- A promotional poster for the game
- Developer: Keen Software House
- Platform: Microsoft Windows
- Release: 28 November 2012
- Genres: First-person shooter, survival
- Modes: Single-player, multiplayer

= Miner Wars 2081 =

2012 video game

Miner Wars 2081 is a six degrees of freedom action-survival space-shooter simulation game produced by Keen Software House. The gameplay offers a choice of single player, co-op, and deathmatch multi-player. The game is set in the year 2081, 11 years after the destruction of all planetary objects in the Solar System. The story introduces the player to many types of missions: rescue, exploration, revenge, base defense, theft, transportation, stealth, search and destroy, pure harvesting or racing. A multiplayer spin-off game, Miner Wars Arena, was also released in 2012.

==Gameplay==
The player controls a mining ship on a trek adventure across the inner Solar System. Miner Wars 2081 is an action-oriented game, set in a fully destructible and open-world environment, which remains persistent as players complete missions or play online with others. Realism and survival is the key aspect of gameplay. Inventory and the way players use resources such as fuel, ammunition, oxygen, ore, and weapons is important when surrounded by dozens of warring factions. The game features both competitive and co-operative multiplayer. Players are able to complete the entire story campaign with multiple online allies.

==Plot==
The game is set in the year 2081, 11 years after the destruction of Earth. Being so early in space technology and colonization, the people of Earth are ill-equipped to survive in space indefinitely. Mining colonies previously established in space allowed some 120,000 people to live in space and continue the species.

==Development==
Development on Miner Wars began in 2002 as a side project by Marek Rosa, the founder and CEO of Keen Software House. In 2009, the project began full-time work and a production team was formed. Originally planned for release in 2011, the production team continued to grow in 2010, and there are currently around 10 core developers both working internally at their headquarters in Prague, and externally in America. The website has undergone several changes, and collects regular feedback from gamers through the forums.

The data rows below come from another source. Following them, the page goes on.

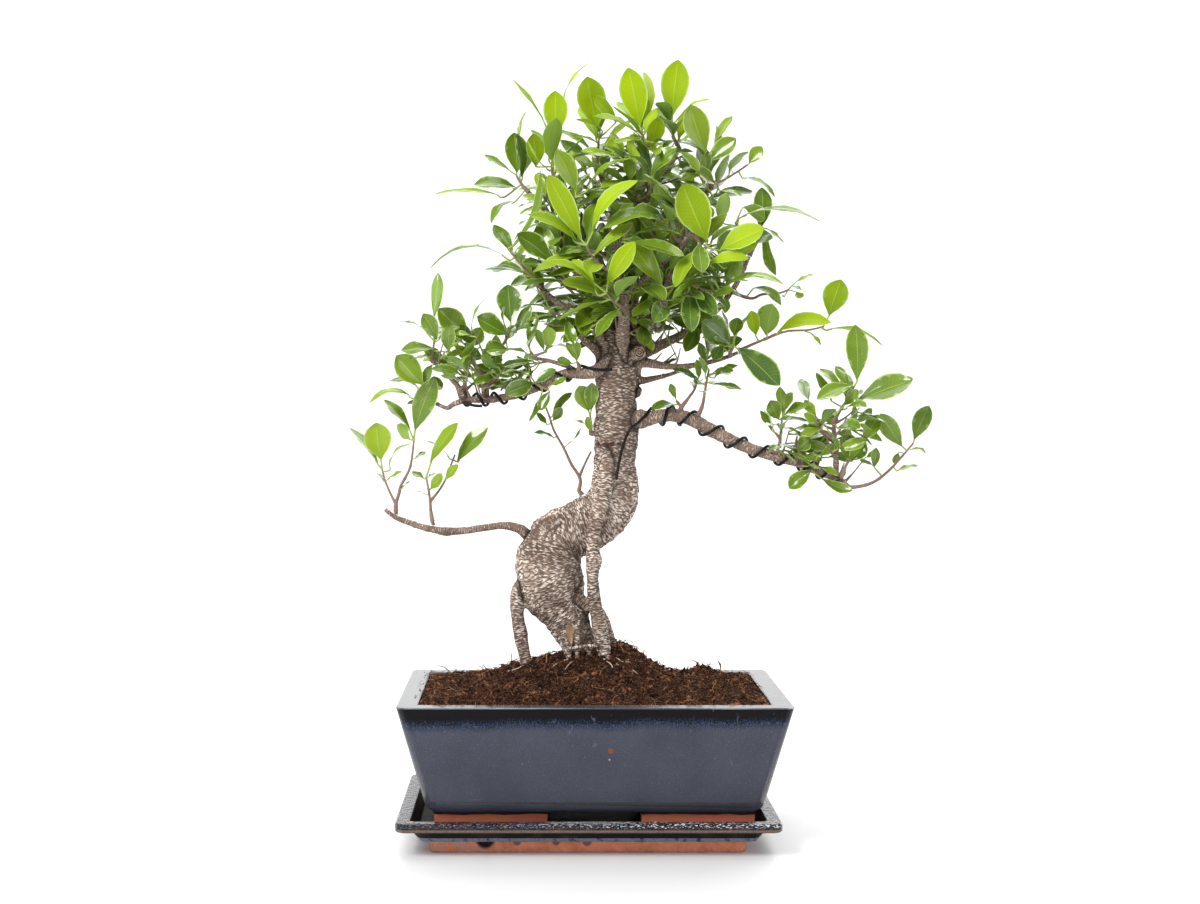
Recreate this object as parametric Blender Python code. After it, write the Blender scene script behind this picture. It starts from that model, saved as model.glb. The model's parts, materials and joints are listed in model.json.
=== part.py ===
"""A trained fig tree in a glazed bonsai bowl on its drip tray.

Lengths are millimetres; they become metres when a mesh is stored. Points of limbs, stems and leaves
are given as (x, y, z): x and z as the photograph shows them in the plane of the trunk, y the depth
behind that plane. seen() turns such a point into its true place.
"""

import math
import random

import bmesh
import bpy
from mathutils import Matrix, Vector, noise
from mathutils.bvhtree import BVHTree

MM = 0.001
GAP = 0.3

# Where the photograph was taken from
EYE_X = -44.0
EYE_Z = 440.0
EYE_DISTANCE = 2000.0

# Drip tray: each row is half width, half depth, corner radius and height
TRAY_OUTSIDE = (
    (150.0, 94.0, 8.0, 0.0),
    (151.0, 95.0, 8.0, 1.0),
    (151.0, 95.0, 8.0, 12.0),
    (160.5, 104.0, 9.0, 12.0),
    (163.0, 106.5, 9.0, 16.0),
    (169.5, 112.5, 10.0, 24.6),
    (182.0, 124.5, 10.0, 24.6),
    (182.5, 125.0, 10.0, 26.0),
    (182.5, 125.0, 10.0, 31.8),
    (181.3, 123.8, 9.0, 33.0),
)
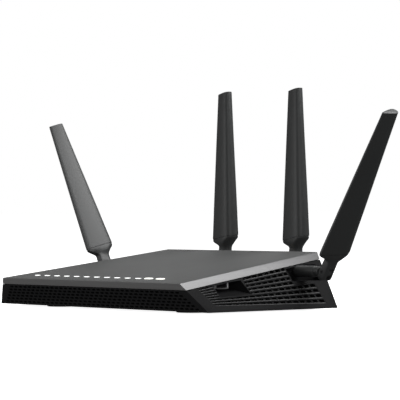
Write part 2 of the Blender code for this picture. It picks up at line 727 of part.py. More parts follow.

Miner Wars 2081 is running on the VRAGE Voxel game engine built and tailored specifically for the title. The company is also working on the development of VRAGE 2.0, the newest version of the engine and as it has been announced it will be used for the development of their project called Space Engineers.

===Release===
In October 2010, the pre-alpha version of Miner Wars 2081 was released to the public, with a free demo version and discounted pre-order version. Miner Wars 2081 is available for Microsoft Windows, and was later released on Xbox Live Arcade.

In October 2012, it was approved for distribution by Valve's Steam Greenlight program.

As of January 17, 2013, the Steam version was patched so that no internet connection is required for single player, but still required for multiplayer and to access the editor. Non-Steam versions however, still require an active internet connection during installation and game play. Valid keys from other vendors can be registered on minerwars.com where a Steam key can then be generated at no extra cost .

===Source code===
In March 2013, the game's source code has been released for easier modding purposes only. Content and assets are still proprietary and commercially sold.

== Reception ==
The game received mixed reviews from critics. The most negative review was published by Eurogamer which gave 3/10. Eurogamer criticised Keen Software House that they didn't keep promises to players. Another point of criticism was technical processing and story.

The most positive review was published by Gamesite.Sk, which gave the game 77%. It praised the story, world, engine and co-op mode of the game. On the other hand it criticised that the engine wasn't used fully, there were bugs and that the game is sometimes stereotypical.